Hayward Journal
- Type: Weekly newspaper
- Founder: Charles Coolidge
- Founded: 1877
- Ceased publication: 1950
- Language: English
- City: Hayward, California

= Hayward Journal =

Newspaper that used to serve Hayward, California

The Hayward Journal was a newspaper that used to serve Hayward, California. It was Hayward's first newspaper.

== History ==
In 1877, Charles Coolidge founded the Haywards Weekly Journal in Hayward, California. After a few months, Frank M. Dallam acquired the paper. In 1882, George Anthony Oakes purchased the paper, which be then had been renamed to the Hayward Journal. The paper at some point expanded to semi-weekly, but in 1914 reverted back to a weekly. In 1925, Oakes died after suffering a stroke. His youngest daughter Miss Helen Oakes died a year later at age 29.

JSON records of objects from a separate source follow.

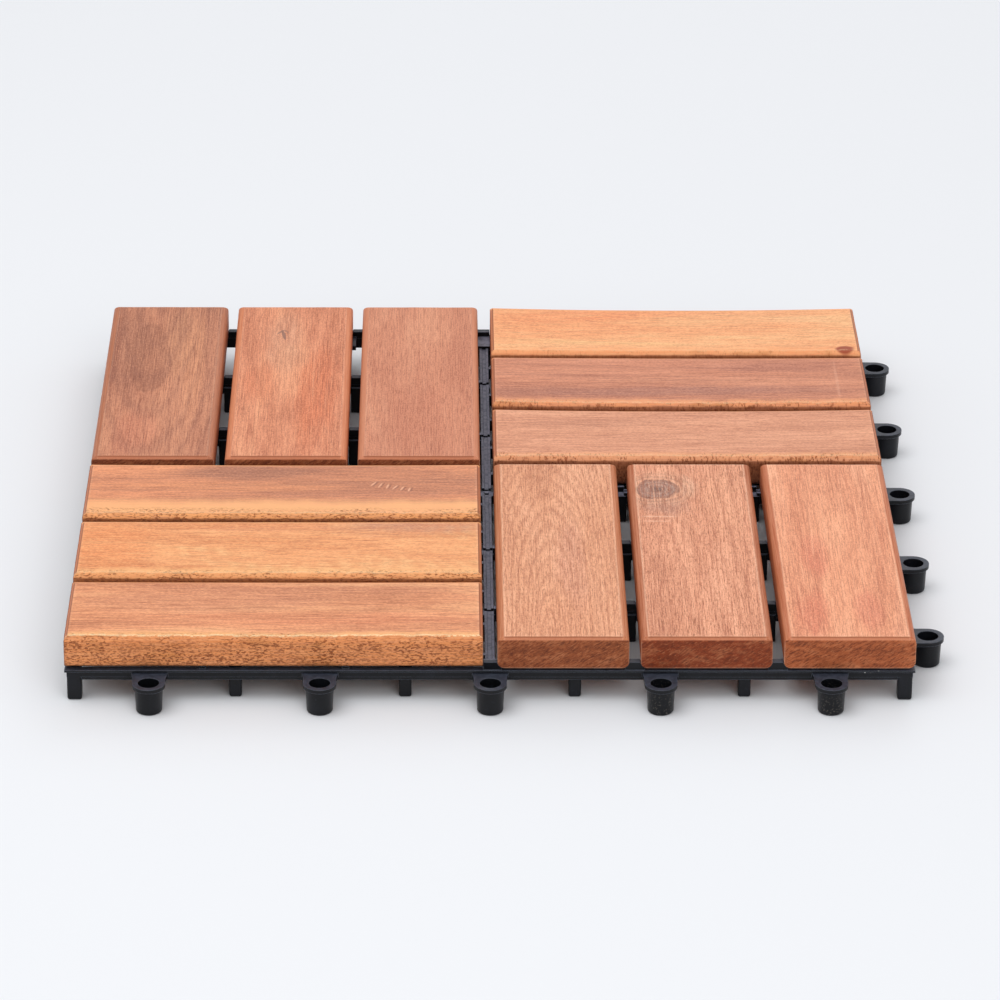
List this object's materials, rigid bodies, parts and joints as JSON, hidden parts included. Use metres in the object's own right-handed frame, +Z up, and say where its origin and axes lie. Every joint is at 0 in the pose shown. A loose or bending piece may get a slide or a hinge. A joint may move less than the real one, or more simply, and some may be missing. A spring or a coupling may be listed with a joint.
{
  "type": "interlocking deck tile",
  "caption": "Square outdoor floor tile of hardwood slats laid as a basket weave, screwed to a moulded plastic grid with loops and pegs that lock it to its neighbours.",
  "frame": {"origin": "middle of the tile in plan, on the floor under the middle foot", "axes": "+Z up through the wood, +X towards the loops on the right, -Y towards the loops on the front"},
  "size_m": [0.3129, 0.3129, 0.025],
  "materials": {
    "wood_brown": "planed and oiled, satin",
    "wood_golden": "planed and oiled, satin",
    "wood_pink": "planed and oiled, satin",
    "wood_tan": "planed and oiled, satin",
    "black_plastic": "moulded, slight satin",
    "screw_steel": "zinc plated"
  },
  "bodies": {
    "root": {"base_grid": "black_plastic", "slat_screws": "screw_steel", "back_left_slat_1": "wood_brown", "back_left_slat_2": "wood_golden", "back_left_slat_3": "wood_pink", "back_right_slat_1": "wood_tan", "back_right_slat_2": "wood_brown", "back_right_slat_3": "wood_pink", "front_left_slat_1": "wood_brown", "front_left_slat_2": "wood_golden", "front_left_slat_3": "wood_tan", "front_right_slat_1": "wood_tan", "front_right_slat_2": "wood_tan", "front_right_slat_3": "wood_pink"}
  },
  "joints": []
}
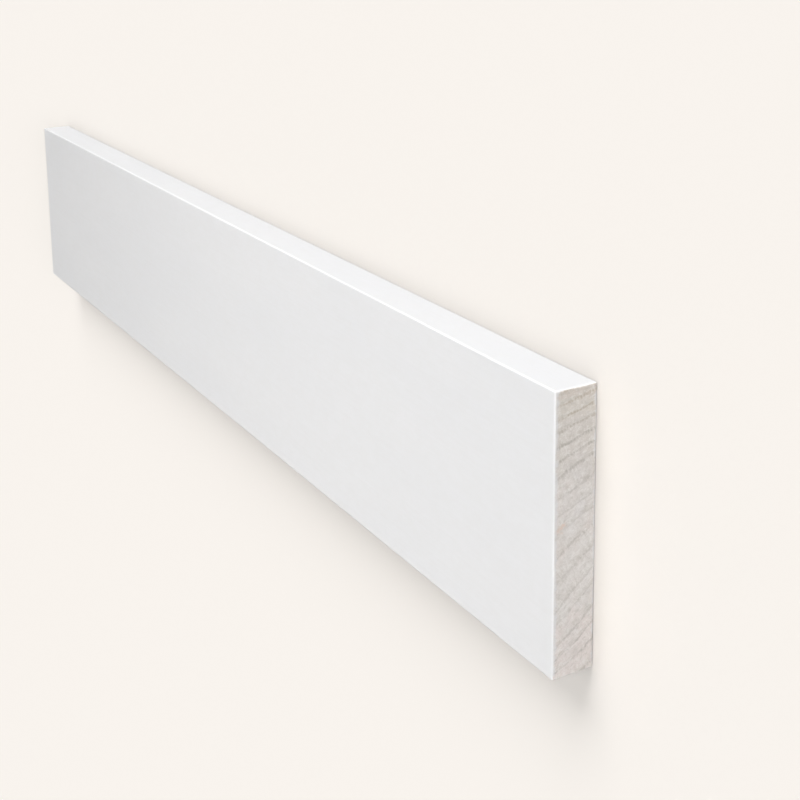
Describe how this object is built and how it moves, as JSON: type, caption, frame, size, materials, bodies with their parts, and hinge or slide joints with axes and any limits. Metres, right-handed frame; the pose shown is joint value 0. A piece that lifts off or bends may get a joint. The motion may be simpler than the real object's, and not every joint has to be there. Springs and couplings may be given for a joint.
{
  "type": "baseboard",
  "caption": "Straight flat baseboard of solid softwood, rectangular in section with eased edges, painted white, with square-sawn ends that show pale growth rings.",
  "frame": {"origin": "middle of the back face, which is the face that goes against the wall and the one the board lies on", "axes": "+X along the board, +Y across its width towards the top edge, +Z out of the show face, away from the wall"},
  "size_m": [0.65, 0.114, 0.019],
  "materials": {
    "painted_softwood": "satin white paint on the faces, edges and arrises, with a thin white wash over the sawn end grain"
  },
  "bodies": {
    "root": {"baseboard": "painted_softwood"}
  },
  "joints": []
}
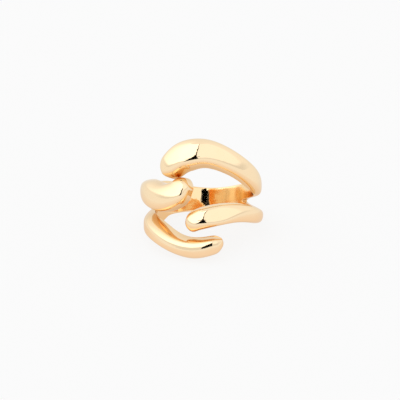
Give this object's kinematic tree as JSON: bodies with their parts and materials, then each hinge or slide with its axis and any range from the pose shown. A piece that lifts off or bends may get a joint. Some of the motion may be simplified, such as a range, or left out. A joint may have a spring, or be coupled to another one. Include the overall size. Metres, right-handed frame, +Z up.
{
  "type": "multi-band finger ring",
  "caption": "Gold-coloured open finger ring: a flat band forks on each side into domed lobes that interlace across the front.",
  "frame": {"origin": "the middle of the footprint, on the surface that the ring lies on", "axes": "+Z up from that surface, -Y towards the interlaced front, +X towards the right seen from the front. The finger hole leans back by 23.5 degrees"},
  "size_m": [0.0224, 0.024, 0.0195],
  "materials": {
    "gold_plate": "polished gold plating over cast brass"
  },
  "bodies": {
    "root": {"cast_ring": "gold_plate"}
  },
  "joints": []
}
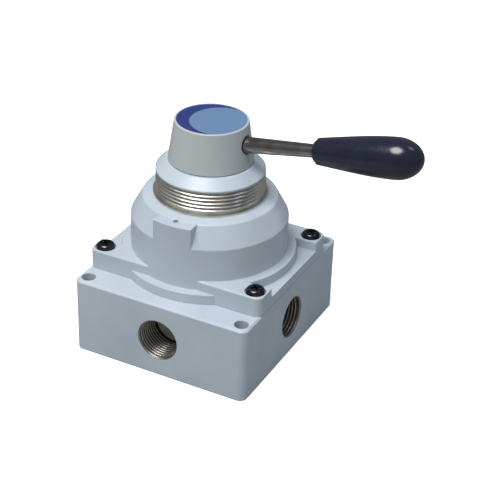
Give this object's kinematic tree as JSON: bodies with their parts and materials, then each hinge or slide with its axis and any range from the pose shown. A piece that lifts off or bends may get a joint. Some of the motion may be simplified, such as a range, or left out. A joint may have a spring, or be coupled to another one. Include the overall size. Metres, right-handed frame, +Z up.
{
  "type": "hand lever air valve",
  "caption": "Four-way rotary air valve with side ports, a round panel-thread neck and a grip lever that turns between detents.",
  "frame": {"origin": "on the spindle axis, in the plane of the mounting face under the body", "axes": "+Z up along the spindle axis, +X along the lever in its middle position, -Y towards the index pad on the bonnet"},
  "size_m": [0.1209, 0.08, 0.1017],
  "materials": {
    "painted_casting": "satin grey-blue paint on die casting",
    "hub_paint": "satin warm grey paint",
    "thread_metal": "turned",
    "black_screw": "black oxide",
    "label_film": "printed film, two blues",
    "lever_steel": "polished",
    "grip_plastic": "glossy moulded",
    "ground_steel": "ground",
    "lapped_steel": "lapped",
    "spring_steel": "drawn",
    "ball_steel": "ground and polished",
    "bearing_bronze": "sintered",
    "seal_rubber": "moulded",
    "bearing_plastic": "moulded"
  },
  "bodies": {
    "housing": {"valve_body": "painted_casting", "bonnet": "painted_casting", "bonnet_screws": "black_screw", "port_plate": "lapped_steel", "port_seals": "seal_rubber", "plate_dowels": "ground_steel", "body_seal": "seal_rubber", "detent_ring": "ground_steel", "detent_ring_pins": "ground_steel", "stop_pin": "ground_steel", "thrust_washer": "bearing_plastic", "spindle_bush": "bearing_bronze", "panel_thread_sleeve": "thread_metal", "neck_collar": "painted_casting"},
    "lever": {"rotary_disc": "lapped_steel", "disc_spring": "spring_steel", "spindle": "ground_steel", "spindle_oring": "seal_rubber", "detent_spring_back": "spring_steel", "detent_spring_front": "spring_steel", "lever_hub": "hub_paint", "hub_screw": "black_screw", "label_disc": "label_film", "lever_rod": "lever_steel", "grip": "grip_plastic"},
    "back_ball": {"detent_ball_back": "ball_steel"},
    "front_ball": {"detent_ball_front": "ball_steel"}
  },
  "joints": [
    {"name": "lever_turn", "type": "hinge", "parent": "housing", "child": "lever", "pos_m": [0, 0, 0.04], "axis": [0, 0, 1], "range_deg": [-45, 45]},
    {"name": "back_ball_slide", "type": "slide", "parent": "lever", "child": "back_ball", "axis": [0, 1, 0], "range_m": [0, 0.0007], "stiffness_N_per_m": 500, "springref_m": 0.004},
    {"name": "front_ball_slide", "type": "slide", "parent": "lever", "child": "front_ball", "axis": [0, -1, 0], "range_m": [0, 0.0007], "stiffness_N_per_m": 500, "springref_m": 0.004}
  ]
}
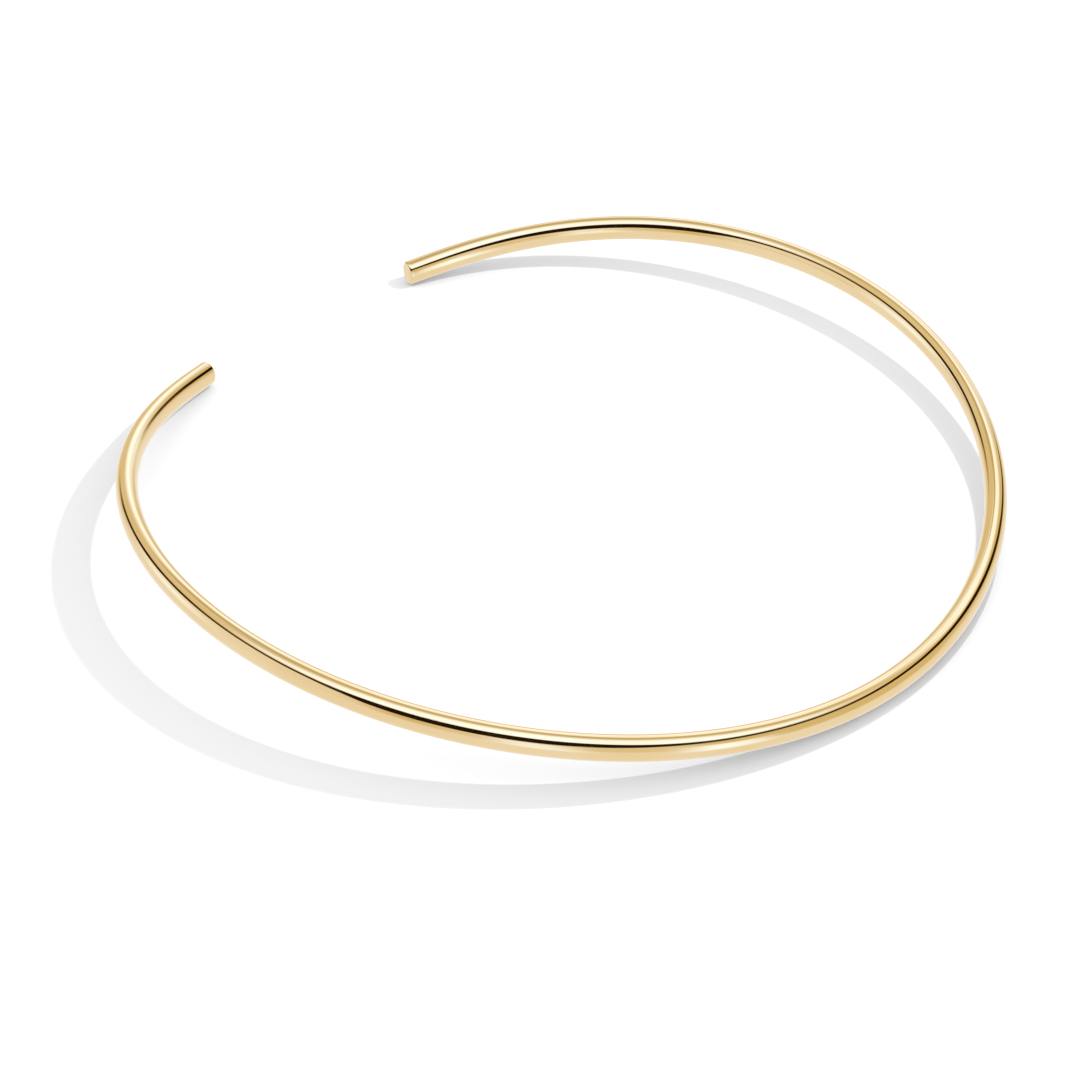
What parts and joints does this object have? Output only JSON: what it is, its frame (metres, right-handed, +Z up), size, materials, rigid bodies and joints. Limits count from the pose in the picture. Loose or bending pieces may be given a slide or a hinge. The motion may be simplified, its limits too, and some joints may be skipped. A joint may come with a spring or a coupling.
{
  "type": "collar_necklace",
  "caption": "Open rigid collar necklace: thick gold wire of oval section, bent to a ring with a gap at the back and two flat cut ends",
  "frame": {"origin": "the centre of the bounding box at its bottom: the middle of the collar in plan, on the surface it lies on", "axes": "+X is across the collar, to the wearer's left; +Y points from the middle of the front to the gap between the ends; +Z is up as it lies flat"},
  "size_m": [0.1322, 0.1272, 0.011],
  "materials": {
    "gold": "polished"
  },
  "bodies": {
    "root": {"collar_wire": "gold"}
  },
  "joints": []
}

In 1927, the Oakes family sold the paper to Colin V. Dyment, former city editor of The Eugene Guard. In 1928, publisher Dyment died of Pneumonia. In 1929, his widow sold the Journal to Clyde F. Brown. But a month later the paper was sold again, this time to John Joseph "Jerry" Motzko, former part owner of the Vallejo Times.

Motzko published the Journal for 16 years. In 1945, Walter B. Stafford, former publisher of the Yreka Daily News, purchased the paper from Motzko. In 1946, Stafford was killed in a car crash at age 35. His estate then sold the Journal to James T. Ritch and J. Lowell Miller. In 1947, Lowell sold his stake to Lloyd E. Utter. In 1950, Jacob H. Arainsen, publisher of the East Bay News, bought the Journal. Utter retired from the firm soon after.

In 2016, Paul Russo attempted to revive the Journal after it ceased 60 years earlier.